Araştırmanın sunduğu çarpıcı verilerden bir diğeri, öğrencilerin yarısından fazlasının başarılı olamayacağından endişe duyması. Raporda, üniversitede yaşanacak başarısız olmaya dair kaygının; aileye bağımlılığı devamlı kılma, memleketi dışında okuyan öğrenciler için memleketlerine dönmek zorunda kalma, hayali kurulan bağımsız yetişkin hayatından mahrum kalma olasılıklarını da beraberinde getirmesinden kaynaklanabileceği belirtiliyor. Üniversitede başarısız olma endişesinin, bağımsız bir yetişkin olma ideali ve bu ideali gerçekleştirememe kaygısı ile örtüştüğü söylenebilir. Öte yandan, raporda da yer verildiği üzere, araştırmaya katılan kadın öğrenciler bu endişeyi daha fazla dile getirmekte. Buradan hareketle kadın öğrencilerin muhtemel bir başarısızlığın sonuçlarını kendi yaşamları adına daha riskli gördükleri söylenebilir. Olası bir başarısızlığın ailede ve kendi hayatında söz hakkına sahip olmakta güçlük çekmek, aileden bağımsız bir hayat kurmakta zorluk yaşamak ve hatta evlilik gibi kararların alternatif olarak kendini dayatması vb. pek çok sorunu peşi sıra getirebileceğini düşünmemiz mümkün. Tam da bu gerekçe ile her ne kadar üniversitenin sınıf atlama ve mevcut hayat standartlarını yükseltme bağlamında eski gücünü ve anlamını oldukça yitirdiğinden son zamanlarda sıkça söz edilse de üniversiteli gençler arasında üniversite başarısının önem arz ettiğini ve bağımsız bir yetişkin olma idealinde bir yeri olduğunu söylemek sanıyorum yanlış olmayacaktır.

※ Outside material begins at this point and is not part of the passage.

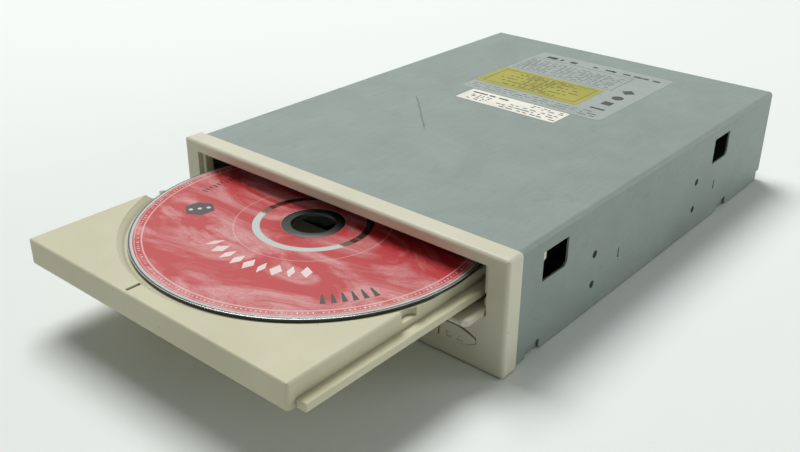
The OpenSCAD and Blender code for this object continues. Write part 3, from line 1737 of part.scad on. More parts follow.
// Four-way supply socket with two corners cut so that the plug goes in one way
module power_connector() {
    corner = power_corner;
    color([0.93, 0.92, 0.86])
    difference() {
        block([power_x - power_w / 2, power_x + power_w / 2], [rear_face_y - power_d, rear_face_y],
            [board_top, board_top + power_h]);
        along_y(rear_face_y - power_d + 2 * shell_t, power_d)
            polygon([
                [power_x - power_w / 2 + shell_t, board_top + shell_t],
                [power_x + power_w / 2 - shell_t, board_top + shell_t],
                [power_x + power_w / 2 - shell_t, board_top + power_h - shell_t - corner],
                [power_x + power_w / 2 - shell_t - corner, board_top + power_h - shell_t],
                [power_x - power_w / 2 + shell_t + corner, board_top + power_h - shell_t],
                [power_x - power_w / 2 + shell_t, board_top + power_h - shell_t - corner]
            ]);
        pin_holes(power_x, 4, 1, power_pitch, power_pin_r, power_h, power_d);
    }
}

module audio_connector() {
    color([0.9, 0.9, 0.87])
    difference() {
        header_shell(audio_x, audio_w, audio_h, audio_d, audio_key_w);
        pin_holes(audio_x, audio_pins, 1, pin_pitch, pin_r, audio_h, audio_d);
    }
}

module jumper_block() {
    w = jumper_cols * pin_pitch;
    h = 2 * pin_pitch;
    color([0.12, 0.12, 0.13])
    difference() {
        block([jumper_x - w / 2, jumper_x + w / 2], [rear_face_y - jumper_d, rear_face_y - jumper_d + 2 * shell_t],
            [board_top, board_top + h + jumper_roof]);
        pin_holes(jumper_x, jumper_cols, 2, pin_pitch, pin_r, h + jumper_roof, jumper_d);
    }
}

module connector_pins() {
    color([0.85, 0.75, 0.4])
    union() {
        header_pins(data_x, 20, 2, pin_pitch, pin_r, data_h, data_d);
        header_pins(power_x, 4, 1, power_pitch, power_pin_r, power_h, power_d);
        header_pins(audio_x, audio_pins, 1, pin_pitch, pin_r, audio_h, audio_d);
        header_pins(jumper_x, jumper_cols, 2, pin_pitch, pin_r, 2 * pin_pitch + jumper_roof, jumper_d);
    }
}

// One node, or all of them, as the value of node says
module part(name) {
    children();
}

part("top_cover") top_cover();
part("bottom_cover") bottom_cover();
part("front_bezel") front_bezel();
part("dust_door") dust_door();
part("tray") tray();
part("disc") disc();
part("eject_button") eject_button();
part("play_button") play_button();
part("volume_wheel") volume_wheel();
part("volume_control") volume_control();
part("headphone_jack") headphone_jack();
part("indicator_lens") indicator_lens();
part("front_board") front_board();
part("button_switches") button_switches();
part("loader_frame") loader_frame();
part("loading_motor") loading_motor();
part("motor_pulley") motor_pulley();
part("drive_belt") drive_belt();
part("pulley_gear") pulley_gear();
part("tray_gear") tray_gear();
part("cam_slider") cam_slider();
part("lift_frame") lift_frame();
part("rubber_dampers") rubber_dampers();
part("mechanism_plate") mechanism_plate();
part("spindle_motor") spindle_motor();
part("turntable") turntable();
part("guide_rods") guide_rods();
part("pickup_sled") pickup_sled();
part("objective_lens") objective_lens();
part("sled_gear") sled_gear();
part("sled_pinion") sled_pinion();
part("sled_motor") sled_motor();
part("damper_screws") damper_screws();
part("clamp_bridge") clamp_bridge();
part("clamper") clamper();
part("main_board") main_board();
part("board_chips") board_chips();
part("data_connector") data_connector();
part("power_connector") power_connector();
part("audio_connector") audio_connector();
part("jumper_block") jumper_block();
part("connector_pins") connector_pins();
part("cover_screws") cover_screws();
part("bridge_screws") bridge_screws();
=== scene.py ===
"""Disc drive with its tray part-way out: finishes, printed film and small parts round the CAD solids."""
import bmesh
import bpy
import math
from mathutils import Matrix, Vector


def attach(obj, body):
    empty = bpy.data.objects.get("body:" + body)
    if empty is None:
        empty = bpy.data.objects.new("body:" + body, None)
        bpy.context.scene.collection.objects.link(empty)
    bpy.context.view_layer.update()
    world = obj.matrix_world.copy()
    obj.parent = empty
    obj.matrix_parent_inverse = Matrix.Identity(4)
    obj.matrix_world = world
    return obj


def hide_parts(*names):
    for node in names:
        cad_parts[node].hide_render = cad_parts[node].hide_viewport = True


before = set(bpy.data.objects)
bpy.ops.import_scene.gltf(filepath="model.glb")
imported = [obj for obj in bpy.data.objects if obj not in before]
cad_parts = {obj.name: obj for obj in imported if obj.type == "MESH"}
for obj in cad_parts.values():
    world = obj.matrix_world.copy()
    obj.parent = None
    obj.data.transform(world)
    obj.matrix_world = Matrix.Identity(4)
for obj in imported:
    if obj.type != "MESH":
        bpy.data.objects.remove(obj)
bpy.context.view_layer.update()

# Top cover: one sheet of electro-galvanised steel, cold rolled, blanked and folded over the
# top and both sides. The zinc is matt and grey-green, with a faint run of the rolling
# direction and greasy smudges. The folds and the cut edges are brighter, partly from wear and
# partly as a painted highlight, and gaps and inner corners are darkened with painted shade.
MM = 0.001


def linear(hex_code):
    """A colour written as sRGB hex, turned to the linear values that the shader takes."""
    parts = [int(hex_code[i:i + 2], 16) / 255 for i in (1, 3, 5)]
    return tuple(c / 12.92 if c <= 0.04045 else ((c + 0.055) / 1.055) ** 2.4 for c in parts) + (1.0,)


def join(tree, node, links):
    """Fills a node's inputs: from a socket, from another node's first output, or with a value."""
    for key, value in links.items():
        if isinstance(value, bpy.types.Node):
            value = value.outputs[0]
        if isinstance(value, bpy.types.NodeSocket):
            tree.links.new(value, node.inputs[key])
        else:
            node.inputs[key].default_value = value


def put(tree, kind, links=None, **settings):
    """Adds a node with its settings and links."""
    node = tree.nodes.new(kind)
    for key, value in settings.items():
        setattr(node, key, value)
    join(tree, node, links or {})
    return node


def new_finish(name):
    """An empty node material, its surface shader and its place on the part."""
    finish = bpy.data.materials.new(name)
    finish.use_nodes = True
    tree = finish.node_tree
    tree.nodes.clear()
    shader = put(tree, "ShaderNodeBsdfPrincipled")
    put(tree, "ShaderNodeOutputMaterial", {"Surface": shader})
    place = put(tree, "ShaderNodeTexCoord").outputs["Object"]
    return finish, tree, shader, place


def dress(finish, *nodes):
    """Gives CAD nodes their finish."""
    for name in nodes:
        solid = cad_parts[name]
        for held in solid.material_slots:
            held.material = finish
        if not solid.material_slots:
            solid.data.materials.append(finish)


def rounded_edges(tree, radius):
    """Rounded shading normals, and how far each point stands out as an edge."""
    rounded = put(tree, "ShaderNodeBevel", {"Radius": radius}, samples=6)
    flat = put(tree, "ShaderNodeNewGeometry").outputs["Normal"]
    along = put(tree, "ShaderNodeVectorMath", {0: rounded, 1: flat}, operation="DOT_PRODUCT").outputs["Value"]
    # the two part by 6 degrees where an edge begins and by 30 where it is full, given as cosines
    edge = put(tree, "ShaderNodeMapRange", {"Value": along, "From Min": 0.995, "From Max": 0.86})
    return rounded, edge


def gap_dirt_and_painted_shade(tree, tone, rounded, reach, dirt_and_shade_tone, amount):
    """Painted shade, with some dirt: darkens gaps and inner corners narrower than the reach, as far as
    ambient occlusion finds them shut in.
    """
    open_sky = put(tree, "ShaderNodeAmbientOcclusion", {"Distance": reach, "Normal": rounded}, samples=8)
    gap_shade_share = put(tree, "ShaderNodeMapRange", {"Value": open_sky.outputs["AO"], "From Min": 0.3,
                                            "From Max": 0.85, "To Min": amount, "To Max": 0.0})
    return put(tree, "ShaderNodeMix", {0: gap_shade_share, 6: tone, 7: linear(dirt_and_shade_tone)}, data_type="RGBA").outputs[2]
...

Toparlamak gerekirse bugün Türkiye’de üniversite okumanın hiç olmadığı kadar zor olduğunu, üniversite öğrencilerinin eğitim hayatlarının geçim sıkıntısı nedeniyle sekteye uğradığını, üniversiteyi üniversite, üniversiteliyi üniversiteli yapan pek çok unsurun esamisinin okunmadığını, üniversiteli genç yoksulluğunun ve öğrenci işçileşmesinin had safhaya ulaştığını, geçmişte eğitimini sürdürürken kısmi zamanlı olarak çalışma yaygınken, her geçen gün kısmi zamanlı öğrenciliğin, tam zamanlı çalışmanın yaygınlaştığını koca bir iç burukluğuyla söyleyebiliriz. Eğitimin ve emeğin anlamının sorgulandığı bugünlerde gençlerin sesine ve haklı taleplerine kulak, mücadelelerine omuz vermek, akademinin ve emek örgütlerinin üzerine düşen sorumlulukların arasında olsa gerek.